1. Unequal Load Sharing: The load sharing between the two generators will become unbalanced. The healthy generator will be supplying a disproportionately higher share of the reactive power (kVAr), while the faulty generator might be contributing less to the real power (kW) load than intended.
2. Circulating Currents: The difference in terminal voltages between the two generators can lead to the flow of circulating currents between them. While these currents might not be very high initially, they can still cause additional losses and heating in the generators and connecting cables.
3. Potential System Instability: In severe cases, if the voltage difference becomes significant, it can lead to instability in the system, causing voltage fluctuations, power oscillations, and even tripping of protective devices.

Corrective Actions:

1. Identify and Repair: The root cause of the low AVR output on the faulty generator should be identified and repaired as soon as possible.
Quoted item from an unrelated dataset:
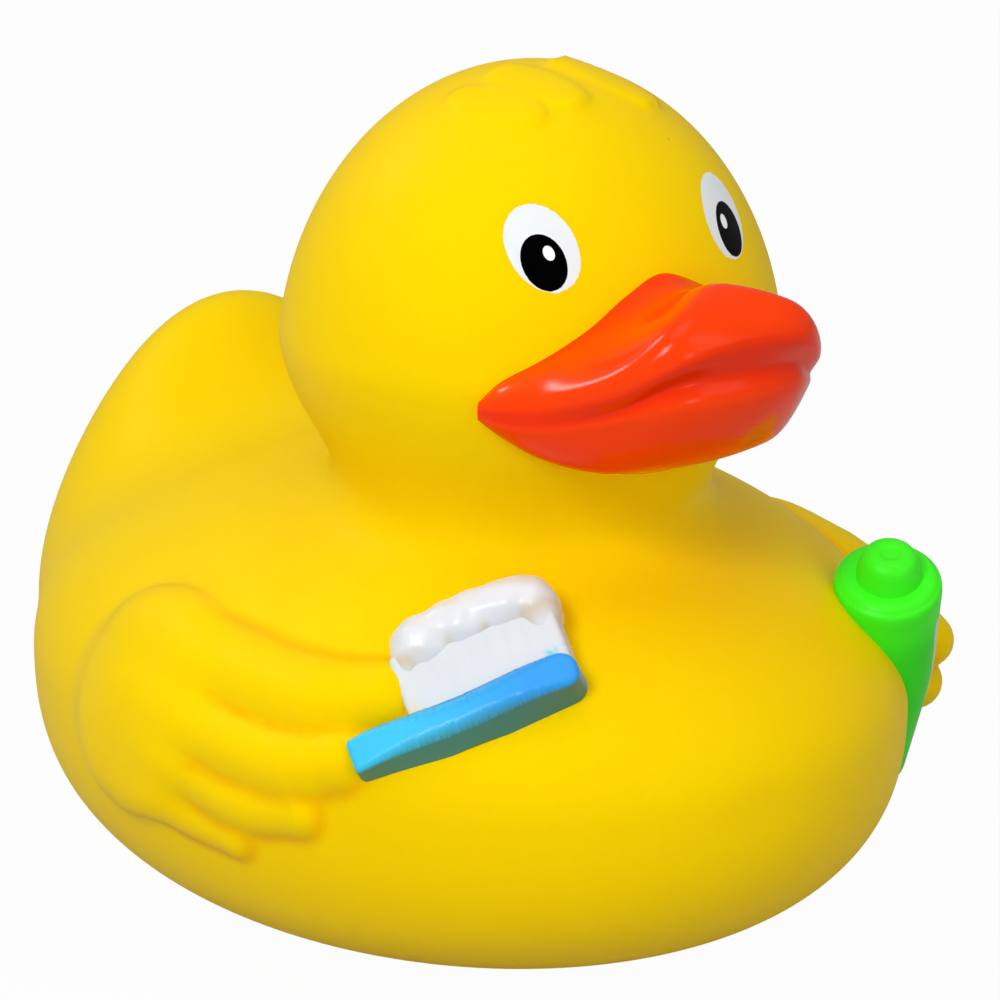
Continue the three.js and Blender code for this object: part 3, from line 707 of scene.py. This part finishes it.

This might involve replacing the AVR, adjusting its settings, or fixing any issues in the excitation system.
2. Manual Adjustment: If immediate repair is not possible, the operator can attempt to manually adjust the excitation of the faulty generator to bring its voltage closer to the desired level, temporarily mitigating the imbalance.
3. Load Reduction or Disconnection: If the situation cannot be rectified quickly, consider reducing the overall load on the system or disconnecting the faulty generator to prevent further damage and instability.

Key Takeaway:

A faulty AVR in one generator of a paralleled system can lead to unequal load sharing, potential overheating, circulating currents, and even system instability. It’s crucial to address such issues promptly to ensure the safe and efficient operation of the power generation system.